Task material:

-----

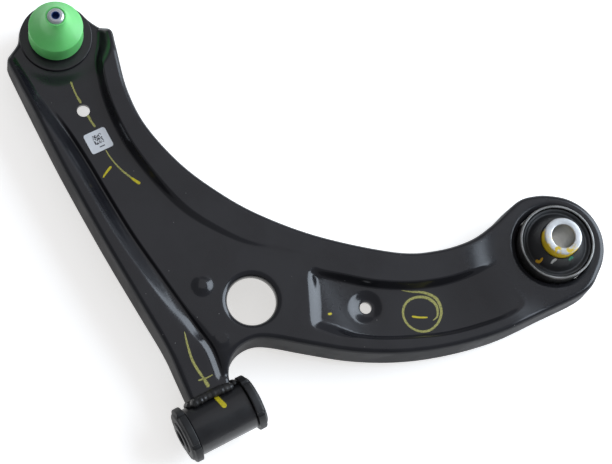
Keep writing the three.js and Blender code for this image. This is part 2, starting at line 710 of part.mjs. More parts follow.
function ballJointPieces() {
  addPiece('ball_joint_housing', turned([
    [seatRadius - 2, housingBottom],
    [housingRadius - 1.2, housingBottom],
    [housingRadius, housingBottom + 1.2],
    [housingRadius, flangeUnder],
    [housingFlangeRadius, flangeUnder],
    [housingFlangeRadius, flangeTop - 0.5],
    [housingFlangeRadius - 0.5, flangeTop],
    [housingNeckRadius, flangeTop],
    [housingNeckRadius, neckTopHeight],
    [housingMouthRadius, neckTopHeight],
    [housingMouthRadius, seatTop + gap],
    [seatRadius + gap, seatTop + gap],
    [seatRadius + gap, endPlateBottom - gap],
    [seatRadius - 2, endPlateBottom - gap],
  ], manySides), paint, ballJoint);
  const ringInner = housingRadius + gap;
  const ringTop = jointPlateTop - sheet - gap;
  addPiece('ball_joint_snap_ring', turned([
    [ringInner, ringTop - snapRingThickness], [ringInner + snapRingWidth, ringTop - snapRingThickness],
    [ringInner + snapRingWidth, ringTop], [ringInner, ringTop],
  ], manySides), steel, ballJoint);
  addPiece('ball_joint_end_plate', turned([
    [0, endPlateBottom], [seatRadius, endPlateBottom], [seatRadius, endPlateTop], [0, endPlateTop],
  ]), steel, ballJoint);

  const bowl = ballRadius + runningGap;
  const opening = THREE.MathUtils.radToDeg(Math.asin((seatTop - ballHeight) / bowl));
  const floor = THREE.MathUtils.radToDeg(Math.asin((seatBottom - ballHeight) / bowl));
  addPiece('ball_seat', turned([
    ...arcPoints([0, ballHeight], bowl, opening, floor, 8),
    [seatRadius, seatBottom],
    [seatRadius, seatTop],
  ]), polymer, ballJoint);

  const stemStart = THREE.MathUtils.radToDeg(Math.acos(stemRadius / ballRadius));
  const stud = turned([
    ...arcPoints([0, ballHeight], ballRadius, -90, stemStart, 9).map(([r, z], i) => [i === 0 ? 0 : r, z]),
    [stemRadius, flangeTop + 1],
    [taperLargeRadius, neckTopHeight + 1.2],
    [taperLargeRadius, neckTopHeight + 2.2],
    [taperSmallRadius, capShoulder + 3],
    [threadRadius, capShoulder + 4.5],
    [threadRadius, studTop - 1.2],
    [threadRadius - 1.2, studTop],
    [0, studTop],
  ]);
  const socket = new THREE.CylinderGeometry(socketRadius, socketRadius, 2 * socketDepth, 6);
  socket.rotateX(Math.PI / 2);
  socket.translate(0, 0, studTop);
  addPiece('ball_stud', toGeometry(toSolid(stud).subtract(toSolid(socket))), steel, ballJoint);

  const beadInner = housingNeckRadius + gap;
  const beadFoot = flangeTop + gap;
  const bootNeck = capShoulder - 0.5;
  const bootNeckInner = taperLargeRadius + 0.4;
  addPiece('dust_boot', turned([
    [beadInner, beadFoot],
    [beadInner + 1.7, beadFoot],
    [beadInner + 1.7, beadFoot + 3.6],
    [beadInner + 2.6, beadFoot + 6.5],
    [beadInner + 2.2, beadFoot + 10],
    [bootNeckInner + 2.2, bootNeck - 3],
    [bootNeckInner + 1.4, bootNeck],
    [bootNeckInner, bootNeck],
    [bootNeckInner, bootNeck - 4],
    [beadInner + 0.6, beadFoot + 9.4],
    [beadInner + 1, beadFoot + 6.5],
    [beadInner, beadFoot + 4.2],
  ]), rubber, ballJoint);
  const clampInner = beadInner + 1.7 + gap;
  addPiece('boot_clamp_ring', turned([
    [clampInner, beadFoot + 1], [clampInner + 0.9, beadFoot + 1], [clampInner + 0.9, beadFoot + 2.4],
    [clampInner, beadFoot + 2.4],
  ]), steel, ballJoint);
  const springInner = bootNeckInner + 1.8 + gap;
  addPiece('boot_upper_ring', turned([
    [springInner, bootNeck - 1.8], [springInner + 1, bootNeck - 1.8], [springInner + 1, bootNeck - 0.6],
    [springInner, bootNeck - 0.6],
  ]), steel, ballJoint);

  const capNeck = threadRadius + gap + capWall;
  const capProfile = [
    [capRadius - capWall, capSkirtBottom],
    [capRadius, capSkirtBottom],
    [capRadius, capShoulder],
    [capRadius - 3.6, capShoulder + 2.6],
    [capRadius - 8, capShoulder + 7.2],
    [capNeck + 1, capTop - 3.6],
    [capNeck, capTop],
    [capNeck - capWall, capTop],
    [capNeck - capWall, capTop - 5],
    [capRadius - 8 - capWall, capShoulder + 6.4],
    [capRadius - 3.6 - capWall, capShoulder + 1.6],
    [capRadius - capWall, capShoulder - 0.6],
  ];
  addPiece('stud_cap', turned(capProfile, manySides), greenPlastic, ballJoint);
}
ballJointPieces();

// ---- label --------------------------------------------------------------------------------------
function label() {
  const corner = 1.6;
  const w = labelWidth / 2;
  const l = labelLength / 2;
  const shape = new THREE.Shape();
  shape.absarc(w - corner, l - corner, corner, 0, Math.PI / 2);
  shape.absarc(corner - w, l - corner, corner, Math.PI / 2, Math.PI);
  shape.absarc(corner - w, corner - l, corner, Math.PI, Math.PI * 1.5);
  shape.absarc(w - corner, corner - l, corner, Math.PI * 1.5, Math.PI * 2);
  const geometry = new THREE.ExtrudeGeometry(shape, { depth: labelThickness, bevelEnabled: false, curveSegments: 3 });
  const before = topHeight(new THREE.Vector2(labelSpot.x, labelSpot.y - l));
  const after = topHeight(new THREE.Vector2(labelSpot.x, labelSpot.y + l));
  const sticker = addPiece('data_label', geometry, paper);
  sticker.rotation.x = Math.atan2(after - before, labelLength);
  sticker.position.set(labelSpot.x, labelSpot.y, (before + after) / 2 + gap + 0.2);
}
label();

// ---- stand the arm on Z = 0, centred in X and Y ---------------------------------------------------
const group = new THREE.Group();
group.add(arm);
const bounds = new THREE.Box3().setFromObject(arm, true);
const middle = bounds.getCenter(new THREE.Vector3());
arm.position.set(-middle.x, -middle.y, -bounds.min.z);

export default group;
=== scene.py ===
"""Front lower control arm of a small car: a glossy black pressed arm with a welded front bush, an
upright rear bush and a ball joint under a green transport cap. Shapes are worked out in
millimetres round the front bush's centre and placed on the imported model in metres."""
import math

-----

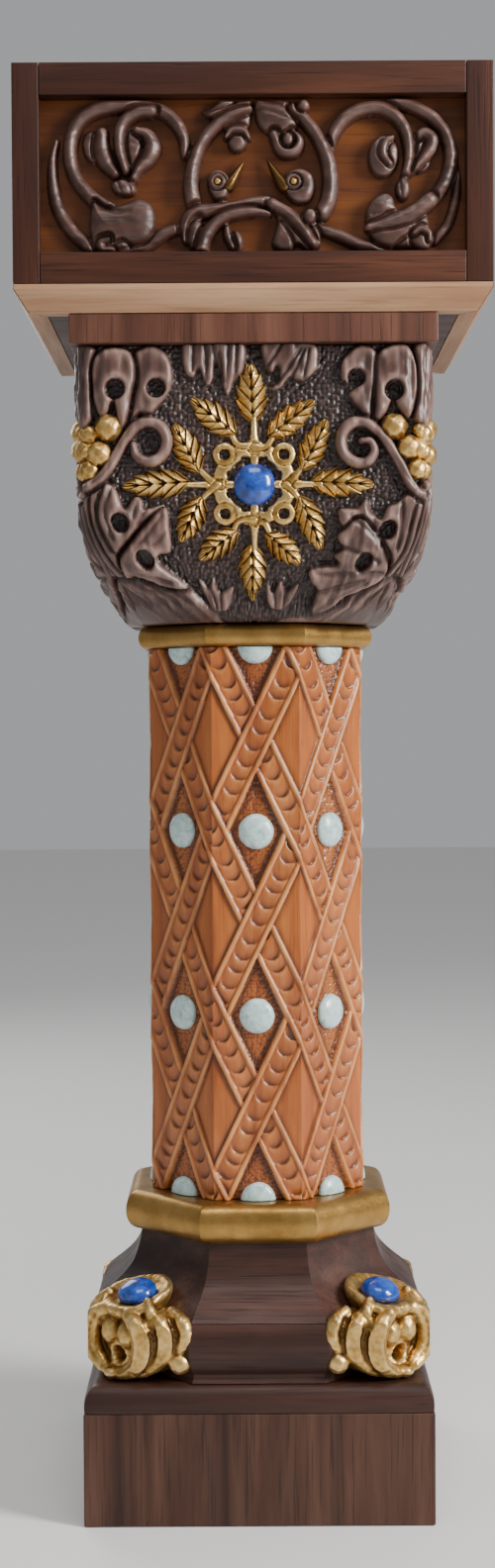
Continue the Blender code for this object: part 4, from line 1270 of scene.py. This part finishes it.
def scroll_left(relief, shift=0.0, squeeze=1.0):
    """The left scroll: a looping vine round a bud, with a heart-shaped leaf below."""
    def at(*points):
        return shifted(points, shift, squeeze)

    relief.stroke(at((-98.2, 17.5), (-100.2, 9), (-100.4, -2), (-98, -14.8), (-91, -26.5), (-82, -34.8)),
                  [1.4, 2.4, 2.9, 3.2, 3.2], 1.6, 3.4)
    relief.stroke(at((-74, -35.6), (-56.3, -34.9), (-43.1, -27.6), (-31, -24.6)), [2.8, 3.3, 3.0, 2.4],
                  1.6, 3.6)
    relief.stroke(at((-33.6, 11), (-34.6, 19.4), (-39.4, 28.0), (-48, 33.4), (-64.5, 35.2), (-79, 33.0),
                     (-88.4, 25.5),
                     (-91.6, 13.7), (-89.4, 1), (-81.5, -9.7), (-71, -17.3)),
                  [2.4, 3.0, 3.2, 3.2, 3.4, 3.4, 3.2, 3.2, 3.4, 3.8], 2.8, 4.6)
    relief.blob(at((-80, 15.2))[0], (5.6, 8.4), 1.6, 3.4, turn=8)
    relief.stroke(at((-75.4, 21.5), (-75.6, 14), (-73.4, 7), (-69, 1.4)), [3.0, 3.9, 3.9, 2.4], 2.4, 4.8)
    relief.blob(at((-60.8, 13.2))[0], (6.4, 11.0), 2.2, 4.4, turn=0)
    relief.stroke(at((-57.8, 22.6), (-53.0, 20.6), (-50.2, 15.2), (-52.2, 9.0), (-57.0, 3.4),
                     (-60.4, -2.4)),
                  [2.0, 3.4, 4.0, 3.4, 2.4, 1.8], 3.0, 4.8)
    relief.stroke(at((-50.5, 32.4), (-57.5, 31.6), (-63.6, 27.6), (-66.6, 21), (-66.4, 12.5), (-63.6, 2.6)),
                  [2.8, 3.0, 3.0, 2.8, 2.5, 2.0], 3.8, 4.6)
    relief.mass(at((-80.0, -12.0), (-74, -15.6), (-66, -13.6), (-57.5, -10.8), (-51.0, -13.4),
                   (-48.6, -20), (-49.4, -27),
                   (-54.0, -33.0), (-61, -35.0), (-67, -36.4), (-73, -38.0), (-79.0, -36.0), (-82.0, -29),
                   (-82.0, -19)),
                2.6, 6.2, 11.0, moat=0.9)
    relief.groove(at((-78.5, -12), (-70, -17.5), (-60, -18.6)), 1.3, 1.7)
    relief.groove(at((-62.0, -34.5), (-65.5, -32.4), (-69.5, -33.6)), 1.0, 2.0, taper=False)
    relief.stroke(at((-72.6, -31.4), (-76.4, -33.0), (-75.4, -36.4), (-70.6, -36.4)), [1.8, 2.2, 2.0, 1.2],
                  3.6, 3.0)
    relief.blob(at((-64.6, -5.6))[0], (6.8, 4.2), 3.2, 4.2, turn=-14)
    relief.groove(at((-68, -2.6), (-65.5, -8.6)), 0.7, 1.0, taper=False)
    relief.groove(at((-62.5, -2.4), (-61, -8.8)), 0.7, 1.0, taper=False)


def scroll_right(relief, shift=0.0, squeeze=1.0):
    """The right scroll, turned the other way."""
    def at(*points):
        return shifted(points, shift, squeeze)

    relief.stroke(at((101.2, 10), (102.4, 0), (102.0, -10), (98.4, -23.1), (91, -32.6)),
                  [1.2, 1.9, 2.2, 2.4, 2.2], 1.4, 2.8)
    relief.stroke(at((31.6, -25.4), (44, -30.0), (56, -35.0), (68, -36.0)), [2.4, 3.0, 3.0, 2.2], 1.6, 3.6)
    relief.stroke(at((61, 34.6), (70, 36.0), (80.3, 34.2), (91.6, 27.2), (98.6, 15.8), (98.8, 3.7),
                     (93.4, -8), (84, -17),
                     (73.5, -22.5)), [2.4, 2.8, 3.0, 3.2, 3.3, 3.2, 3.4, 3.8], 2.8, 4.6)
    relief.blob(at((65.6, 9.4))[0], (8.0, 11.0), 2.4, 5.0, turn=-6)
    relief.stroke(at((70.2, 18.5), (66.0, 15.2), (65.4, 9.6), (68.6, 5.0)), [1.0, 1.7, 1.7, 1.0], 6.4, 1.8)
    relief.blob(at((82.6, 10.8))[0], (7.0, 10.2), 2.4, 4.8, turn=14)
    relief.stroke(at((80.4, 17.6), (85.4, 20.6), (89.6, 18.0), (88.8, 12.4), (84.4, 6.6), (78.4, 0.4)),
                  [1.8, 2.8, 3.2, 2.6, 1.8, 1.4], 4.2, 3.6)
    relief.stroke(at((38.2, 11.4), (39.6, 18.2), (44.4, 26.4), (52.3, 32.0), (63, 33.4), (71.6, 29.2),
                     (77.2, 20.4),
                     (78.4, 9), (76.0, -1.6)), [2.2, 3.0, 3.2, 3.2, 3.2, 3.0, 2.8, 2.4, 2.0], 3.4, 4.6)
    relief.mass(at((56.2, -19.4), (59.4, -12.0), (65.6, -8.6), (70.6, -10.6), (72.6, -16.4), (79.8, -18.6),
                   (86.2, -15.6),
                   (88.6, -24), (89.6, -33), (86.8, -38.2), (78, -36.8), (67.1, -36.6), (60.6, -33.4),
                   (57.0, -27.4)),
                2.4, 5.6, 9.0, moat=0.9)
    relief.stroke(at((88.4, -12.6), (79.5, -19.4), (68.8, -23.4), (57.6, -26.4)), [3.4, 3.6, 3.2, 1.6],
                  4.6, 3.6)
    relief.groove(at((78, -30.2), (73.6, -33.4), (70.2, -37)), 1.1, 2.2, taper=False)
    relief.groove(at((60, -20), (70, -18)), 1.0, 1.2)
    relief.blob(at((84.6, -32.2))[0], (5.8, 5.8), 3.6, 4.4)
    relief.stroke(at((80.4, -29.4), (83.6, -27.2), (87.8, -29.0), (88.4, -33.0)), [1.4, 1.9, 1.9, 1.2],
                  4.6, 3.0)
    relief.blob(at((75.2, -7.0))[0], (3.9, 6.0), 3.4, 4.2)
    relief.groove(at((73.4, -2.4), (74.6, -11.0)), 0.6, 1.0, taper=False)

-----

Return each line where "scene" shows up.

Response to this exercise:
=== scene.py ===
Continue the Blender code for this object: part 4, from line 1270 of scene.py. This part finishes it.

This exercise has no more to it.